According to Steve Corbett and Brian Fikkert in their book When Helping Hurts, there are three types of aid: relief, rehabilitation, and development. It’s important to choose what type of aid you need to provide before starting a poverty-alleviation project.

Below, we’ll look at the authors’ three types of aid plus how other organizations categorize aid.

Provide the Right Type of Aid

As you prepare for a poverty-alleviation project, one of the first things you need to decide is what kind of aid to provide. The authors explain that there are three basic types of aid: 

Relief consists of providing immediate assistance to people in a time of crisis, such as when their homes have been demolished by an earthquake, or they’ve had to flee their homes because of war. When correctly applied, relief temporarily provides outside resources to prevent a bad situation from getting worse. 

Rehabilitation consists of helping people to recover from a crisis.

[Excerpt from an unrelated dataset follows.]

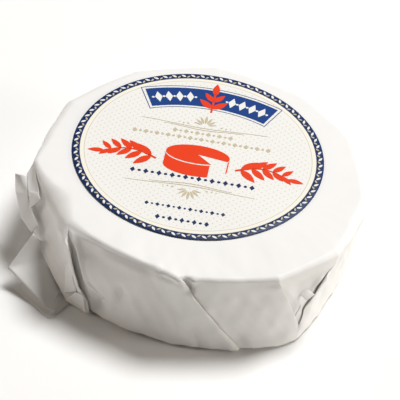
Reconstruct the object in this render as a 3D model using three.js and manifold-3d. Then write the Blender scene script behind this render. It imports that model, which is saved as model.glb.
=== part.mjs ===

According to Corbett and Fikkert, rehabilitation should take the place of relief as soon as the victims of the crisis no longer need urgent material assistance to prevent their situation from worsening. A key distinction between relief and rehabilitation is that relief is characterized by giving things to people, whereas rehabilitation involves working with people to help them recover. Rehabilitation efforts should end when recovery is complete, that is, when the crisis victim has recovered to where they were before the crisis struck.

Development consists of empowering people to improve their situation beyond what it’s been in the past. Development picks up where rehabilitation leaves off. The authors assert that development should involve a two-way relationship where both the provider and receiver help each other mend their broken relationships with God, self, others, and creation.

For example, suppose your neighbor’s house was destroyed by a tornado. Letting him stay in your guest bedroom, free of charge, for a while is relief. Lending a hand as he rebuilds his house is rehabilitation. Spending time strategizing with him about how you can both be better prepared for the next tornado season is development.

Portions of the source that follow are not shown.